The biggest practical tip is to prepare the work area before excitement takes over. Once kids see the vinegar bottle, patience drops by about 87 percent. Put the volcano on a tray first, keep towels nearby, and explain the order of steps before adding the eruption ingredients. Safety goggles make the project feel official, and they also protect eyes from accidental splashes.
Another helpful experience: dish soap makes a big difference. Without soap, the reaction can fizz quickly and disappear. With soap, the bubbles become foamy and more lava-like. Food coloring also matters for visual impact. Red alone works, but red plus a little yellow or orange creates a warmer, more realistic lava color. If you are taking photos, avoid a cluttered background and shoot from a low angle so the volcano looks taller.

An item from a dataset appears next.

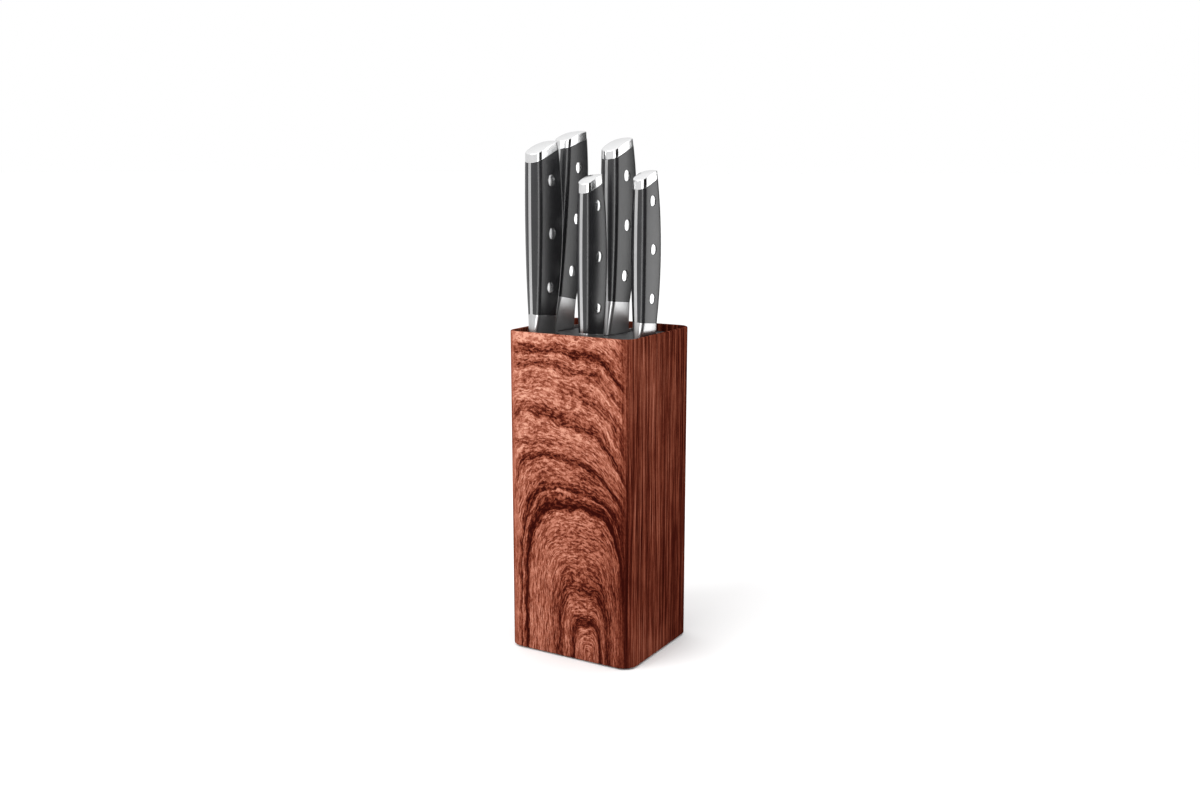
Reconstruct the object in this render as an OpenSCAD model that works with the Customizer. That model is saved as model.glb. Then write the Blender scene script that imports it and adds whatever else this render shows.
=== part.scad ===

Finally, let kids repeat the eruption. Adults often think one eruption is enough, but children usually learn more the second or third time because they start noticing details. They may ask why the reaction slowed down, why the foam took a different path, or why adding more vinegar caused another burst. That curiosity is the real win. The volcano is messy, loud, colorful, and slightly ridiculousbut it makes science feel alive.
Conclusion
Learning how to make a volcano for kids is one of the easiest ways to bring science into everyday life. With baking soda, vinegar, dish soap, and a simple bottle, children can explore chemical reactions, gas formation, eruption models, and basic Earth science in a way that feels more like play than homework. The project is affordable, flexible, and exciting enough to repeat several times.
Whether you build a quick foil volcano, a painted clay mountain, a lemon volcano, or a snow volcano, the key is to keep the activity safe, hands-on, and curious. Ask questions. Make predictions. Change one thing at a time. Take pictures. Laugh when the lava goes sideways. That is how a simple kitchen experiment becomes a memory kids actually keep.